Stcrt. 2008, 168, datum inwerkingtreding 03-09-2008, bevat een wijziging met terugwerkende
kracht van dit artikel. Deze wijziging werkt terug tot en met 01-01-2008.
1 Voorzover het bedrag van de verleende instellingssubsidie na uitvoering van de gesubsidieerde
activiteiten overeenkomstig de geldende verplichtingen, niet is besteed aan de doeleinden
waarvoor het is verstrekt, wordt het gereserveerd.
2 Voor de berekening van het in het eerste lid bedoelde te reserveren bedrag wordt het
totaal van de met de gesubsidieerde activiteiten samenhangende baten, bestaande uit
de vastgestelde instellingssubsidie en de gerealiseerde overige baten, verminderd
met de lasten van de gesubsidieerde activiteiten. Deze uitkomst wordt toegerekend
naar rato van de vastgestelde instellingssubsidie en de, in de ingediende begroting
opgenomen, met de gesubsidieerde activiteiten samenhangende, overige baten.
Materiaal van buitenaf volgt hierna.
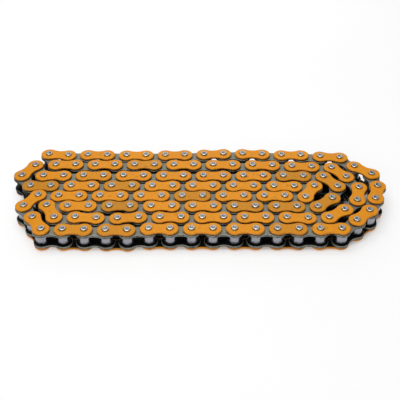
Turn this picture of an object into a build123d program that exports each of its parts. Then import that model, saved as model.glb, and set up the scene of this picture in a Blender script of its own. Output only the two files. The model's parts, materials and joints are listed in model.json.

Het te
reserveren bedrag is het aan de instellingssubsidie toegerekende deel.
3 Toevoegingen aan voorzieningen als bedoeld in artikel 374, eerste lid, van Boek 2
van het Burgerlijk Wetboek, die samenhangen met de gesubsidieerde activiteiten, worden
gerekend tot de lasten van de gesubsidieerde activiteiten, bedoeld in het tweede lid,
tenzij de minister anders bepaalt.
4 Indien in de ingediende begroting onder de met de gesubsidieerde activiteiten samenhangende
baten een vrijgevallen voorziening is opgenomen, blijft deze buiten beschouwing bij
de berekening van het te reserveren bedrag, bedoeld in het tweede lid.
5 De in het eerste lid bedoelde reservering wordt uitsluitend besteed aan doeleinden
waarvoor de subsidie werd verstrekt.